* RAW DATA

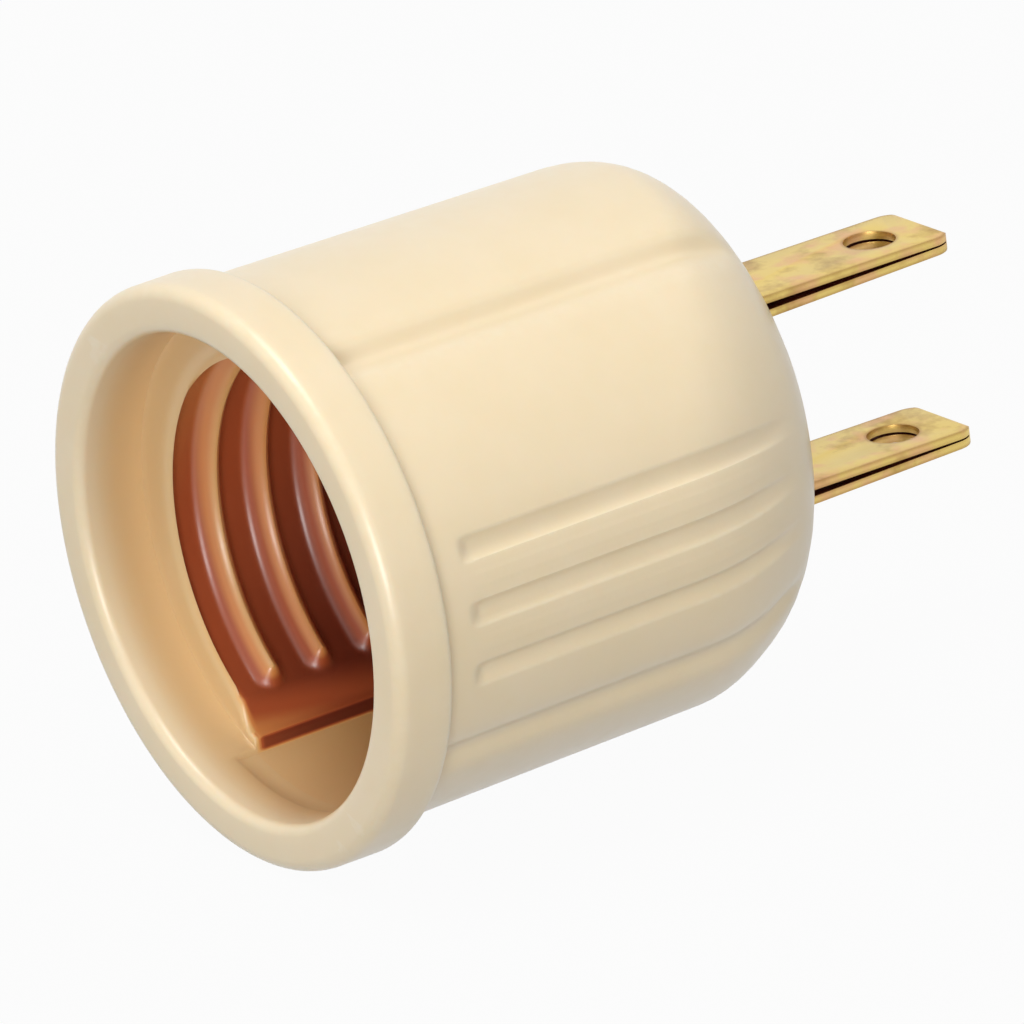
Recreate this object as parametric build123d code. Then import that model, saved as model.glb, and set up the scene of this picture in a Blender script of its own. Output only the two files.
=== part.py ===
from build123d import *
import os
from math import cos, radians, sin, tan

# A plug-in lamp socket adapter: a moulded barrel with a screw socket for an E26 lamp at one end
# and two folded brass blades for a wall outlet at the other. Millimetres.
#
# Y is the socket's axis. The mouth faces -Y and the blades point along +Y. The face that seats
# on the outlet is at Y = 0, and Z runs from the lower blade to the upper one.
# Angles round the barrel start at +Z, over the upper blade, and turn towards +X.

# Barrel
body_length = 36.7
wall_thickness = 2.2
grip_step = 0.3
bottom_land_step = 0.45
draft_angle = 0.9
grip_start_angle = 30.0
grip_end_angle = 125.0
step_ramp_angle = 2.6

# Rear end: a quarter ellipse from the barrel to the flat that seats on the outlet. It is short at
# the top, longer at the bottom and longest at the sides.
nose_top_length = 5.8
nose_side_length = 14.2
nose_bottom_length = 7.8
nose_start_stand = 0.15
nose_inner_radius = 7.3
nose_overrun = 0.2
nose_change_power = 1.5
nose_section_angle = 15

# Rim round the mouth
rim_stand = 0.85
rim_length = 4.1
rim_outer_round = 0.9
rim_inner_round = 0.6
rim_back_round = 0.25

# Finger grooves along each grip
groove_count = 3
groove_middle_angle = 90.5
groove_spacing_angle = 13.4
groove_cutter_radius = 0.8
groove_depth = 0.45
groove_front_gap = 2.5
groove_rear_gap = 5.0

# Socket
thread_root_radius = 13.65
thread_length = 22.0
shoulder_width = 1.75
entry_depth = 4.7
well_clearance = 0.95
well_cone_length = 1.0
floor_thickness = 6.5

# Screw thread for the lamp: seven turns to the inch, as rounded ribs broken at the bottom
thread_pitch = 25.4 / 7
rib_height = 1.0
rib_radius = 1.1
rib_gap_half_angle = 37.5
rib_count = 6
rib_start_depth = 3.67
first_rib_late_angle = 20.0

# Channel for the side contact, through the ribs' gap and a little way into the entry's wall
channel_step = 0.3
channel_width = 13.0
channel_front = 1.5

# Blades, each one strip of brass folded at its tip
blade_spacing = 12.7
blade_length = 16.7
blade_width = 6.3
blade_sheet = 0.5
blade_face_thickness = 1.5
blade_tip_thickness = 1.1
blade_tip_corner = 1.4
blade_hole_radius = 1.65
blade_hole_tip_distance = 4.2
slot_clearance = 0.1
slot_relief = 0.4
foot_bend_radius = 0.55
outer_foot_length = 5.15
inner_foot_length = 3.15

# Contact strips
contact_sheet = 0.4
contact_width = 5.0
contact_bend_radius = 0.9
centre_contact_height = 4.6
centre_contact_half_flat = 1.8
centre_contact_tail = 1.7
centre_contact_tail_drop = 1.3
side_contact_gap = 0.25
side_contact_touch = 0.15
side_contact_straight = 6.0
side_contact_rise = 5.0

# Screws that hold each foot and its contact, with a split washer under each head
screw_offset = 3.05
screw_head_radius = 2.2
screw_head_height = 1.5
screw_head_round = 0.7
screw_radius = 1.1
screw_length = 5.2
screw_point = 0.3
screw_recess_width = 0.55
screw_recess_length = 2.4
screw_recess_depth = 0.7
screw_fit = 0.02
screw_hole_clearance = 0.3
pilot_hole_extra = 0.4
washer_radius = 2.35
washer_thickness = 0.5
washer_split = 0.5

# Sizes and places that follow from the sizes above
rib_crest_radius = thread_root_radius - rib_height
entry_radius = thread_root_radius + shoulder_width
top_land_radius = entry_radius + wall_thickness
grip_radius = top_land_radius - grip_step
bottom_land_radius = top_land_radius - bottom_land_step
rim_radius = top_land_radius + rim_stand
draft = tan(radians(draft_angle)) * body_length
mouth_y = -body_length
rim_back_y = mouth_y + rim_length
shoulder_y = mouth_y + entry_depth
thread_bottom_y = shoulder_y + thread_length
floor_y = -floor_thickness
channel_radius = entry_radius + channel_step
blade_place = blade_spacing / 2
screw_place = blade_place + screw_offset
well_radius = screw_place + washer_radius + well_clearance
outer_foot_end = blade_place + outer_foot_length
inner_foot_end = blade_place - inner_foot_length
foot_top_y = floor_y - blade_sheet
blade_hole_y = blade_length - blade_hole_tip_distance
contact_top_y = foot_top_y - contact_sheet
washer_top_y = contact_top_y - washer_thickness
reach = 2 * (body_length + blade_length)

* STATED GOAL
Copy out every line from the data above that has "import" in it.

* ANSWER
Recreate this object as parametric build123d code. Then import that model, saved as model.glb, and set up the scene of this picture in a Blender script of its own. Output only the two files.
from build123d import *
import os
from math import cos, radians, sin, tan